Data-Driven Extract Method Recommendations: An Initial Study at ING
More Info
expand_more
Abstract
Refactoring is the process of improving the structure of code without changing its functionality. The process is beneficial for software quality but challenges remain for identifying refactoring opportunities. This work employs machine learning to predict the application of the refactoring type Extract Method in an industry setting with the use of code quality metrics. We detect 919 examples in industry code of Extract Method and 986 examples where Extract Method was not applied and compare this to open-source code. We find that feature distributions between industry and open-source code differ, especially in class-level metrics. We train models to predict Extract Method in industry code and find that Random Forests perform best.
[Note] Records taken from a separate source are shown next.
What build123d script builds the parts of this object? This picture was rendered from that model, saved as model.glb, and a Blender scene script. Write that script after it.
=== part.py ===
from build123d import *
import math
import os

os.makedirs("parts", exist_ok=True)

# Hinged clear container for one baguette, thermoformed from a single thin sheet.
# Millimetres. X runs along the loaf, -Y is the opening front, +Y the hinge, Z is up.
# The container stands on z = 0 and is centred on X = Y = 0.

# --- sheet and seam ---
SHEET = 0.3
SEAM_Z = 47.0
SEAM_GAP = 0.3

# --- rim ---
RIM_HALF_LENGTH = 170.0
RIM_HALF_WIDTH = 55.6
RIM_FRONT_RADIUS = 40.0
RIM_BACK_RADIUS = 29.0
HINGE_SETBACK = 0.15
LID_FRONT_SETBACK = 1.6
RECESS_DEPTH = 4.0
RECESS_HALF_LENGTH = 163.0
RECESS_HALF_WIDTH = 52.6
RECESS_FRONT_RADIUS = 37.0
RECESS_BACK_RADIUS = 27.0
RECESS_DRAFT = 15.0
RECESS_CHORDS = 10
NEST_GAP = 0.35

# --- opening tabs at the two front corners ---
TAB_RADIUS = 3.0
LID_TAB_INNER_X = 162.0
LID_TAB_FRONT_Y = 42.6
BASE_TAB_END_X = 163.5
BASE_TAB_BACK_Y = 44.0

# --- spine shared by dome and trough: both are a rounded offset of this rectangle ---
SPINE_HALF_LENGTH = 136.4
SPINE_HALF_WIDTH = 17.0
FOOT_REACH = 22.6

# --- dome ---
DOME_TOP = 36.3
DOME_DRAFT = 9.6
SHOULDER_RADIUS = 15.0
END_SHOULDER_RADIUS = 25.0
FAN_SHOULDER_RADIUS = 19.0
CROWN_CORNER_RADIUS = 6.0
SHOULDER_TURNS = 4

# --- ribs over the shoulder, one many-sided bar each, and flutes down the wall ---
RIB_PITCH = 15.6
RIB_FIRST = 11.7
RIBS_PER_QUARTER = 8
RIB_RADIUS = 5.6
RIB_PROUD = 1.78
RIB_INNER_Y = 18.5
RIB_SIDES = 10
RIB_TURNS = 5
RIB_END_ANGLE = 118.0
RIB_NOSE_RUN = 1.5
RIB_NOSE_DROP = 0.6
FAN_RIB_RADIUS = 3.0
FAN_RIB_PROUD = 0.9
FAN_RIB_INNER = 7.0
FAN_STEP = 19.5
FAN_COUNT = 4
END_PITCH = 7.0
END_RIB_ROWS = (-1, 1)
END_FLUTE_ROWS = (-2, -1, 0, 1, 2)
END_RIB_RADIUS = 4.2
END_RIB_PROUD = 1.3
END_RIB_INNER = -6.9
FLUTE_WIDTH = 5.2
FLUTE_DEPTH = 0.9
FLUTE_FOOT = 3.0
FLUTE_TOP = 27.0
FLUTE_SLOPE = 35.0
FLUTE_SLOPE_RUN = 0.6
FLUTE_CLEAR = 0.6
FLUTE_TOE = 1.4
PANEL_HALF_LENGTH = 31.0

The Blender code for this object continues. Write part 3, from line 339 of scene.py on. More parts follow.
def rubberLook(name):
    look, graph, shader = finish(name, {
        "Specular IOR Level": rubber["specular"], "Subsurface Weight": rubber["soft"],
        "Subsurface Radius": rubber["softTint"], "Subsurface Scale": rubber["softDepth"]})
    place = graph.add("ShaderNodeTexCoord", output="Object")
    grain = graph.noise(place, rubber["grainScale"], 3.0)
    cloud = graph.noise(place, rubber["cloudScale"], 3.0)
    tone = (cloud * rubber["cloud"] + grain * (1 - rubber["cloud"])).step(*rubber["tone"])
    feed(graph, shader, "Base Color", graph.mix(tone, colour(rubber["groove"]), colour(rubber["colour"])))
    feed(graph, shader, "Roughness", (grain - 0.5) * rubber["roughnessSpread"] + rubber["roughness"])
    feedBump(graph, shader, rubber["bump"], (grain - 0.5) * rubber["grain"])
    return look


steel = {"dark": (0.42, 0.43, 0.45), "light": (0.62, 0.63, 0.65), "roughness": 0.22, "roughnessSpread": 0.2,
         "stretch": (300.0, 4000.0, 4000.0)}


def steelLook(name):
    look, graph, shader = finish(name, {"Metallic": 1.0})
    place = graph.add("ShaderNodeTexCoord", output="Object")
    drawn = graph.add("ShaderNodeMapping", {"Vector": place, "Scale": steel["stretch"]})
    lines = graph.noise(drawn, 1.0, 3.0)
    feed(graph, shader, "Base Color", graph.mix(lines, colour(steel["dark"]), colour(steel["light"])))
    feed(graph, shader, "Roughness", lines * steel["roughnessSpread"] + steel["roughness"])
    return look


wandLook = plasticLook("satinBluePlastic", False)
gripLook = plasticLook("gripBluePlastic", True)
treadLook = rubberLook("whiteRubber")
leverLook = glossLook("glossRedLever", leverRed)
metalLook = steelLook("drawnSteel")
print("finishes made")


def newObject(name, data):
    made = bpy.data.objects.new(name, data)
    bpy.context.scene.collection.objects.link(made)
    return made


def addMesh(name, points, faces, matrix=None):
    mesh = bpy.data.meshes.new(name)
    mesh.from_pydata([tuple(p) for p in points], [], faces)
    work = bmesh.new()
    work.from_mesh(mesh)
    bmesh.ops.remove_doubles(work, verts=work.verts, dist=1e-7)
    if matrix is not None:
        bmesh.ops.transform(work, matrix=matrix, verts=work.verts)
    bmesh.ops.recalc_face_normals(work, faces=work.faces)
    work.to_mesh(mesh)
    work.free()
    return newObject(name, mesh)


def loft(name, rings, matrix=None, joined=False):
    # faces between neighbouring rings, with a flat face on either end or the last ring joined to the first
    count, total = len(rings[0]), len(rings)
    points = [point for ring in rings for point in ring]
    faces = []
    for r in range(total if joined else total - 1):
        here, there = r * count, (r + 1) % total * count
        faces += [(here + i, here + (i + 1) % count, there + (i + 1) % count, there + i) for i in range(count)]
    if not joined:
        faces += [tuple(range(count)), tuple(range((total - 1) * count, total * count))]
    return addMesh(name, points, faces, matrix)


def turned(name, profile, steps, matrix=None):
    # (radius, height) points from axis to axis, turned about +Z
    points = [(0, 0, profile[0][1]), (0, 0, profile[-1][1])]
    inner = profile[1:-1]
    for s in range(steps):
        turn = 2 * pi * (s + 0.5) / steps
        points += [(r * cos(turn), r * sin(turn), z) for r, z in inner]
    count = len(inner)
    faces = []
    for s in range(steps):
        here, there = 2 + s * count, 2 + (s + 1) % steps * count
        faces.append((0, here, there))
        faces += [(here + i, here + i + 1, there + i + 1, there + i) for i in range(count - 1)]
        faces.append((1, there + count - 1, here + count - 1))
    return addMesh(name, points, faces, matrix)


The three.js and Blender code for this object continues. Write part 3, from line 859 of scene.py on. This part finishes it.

We find that class-level metrics are most important for the performance of these models. We then investigate whether models trained on an open-source set generalize to an industry setting. We find that, although less performant than a custom fit model, a Logistic Regression type model performs admirably. Afterward, we examine whether these models perform on unseen industry projects by validating on projects excluded from the training set. We find that average performance is decent but lower than when using the whole industry dataset or an open-source dataset for training. Lastly, we conduct a blind user study in which we ask experts to judge predictions made by our best model. We find that experts generally agree with the model's predictions. In the case that experts agree with the model's prediction to apply Extract Method, they do so because of high code complexity. When they agree with the model's prediction not to refactor they most frequently give the reason that the respective methods are already sufficiently understandable.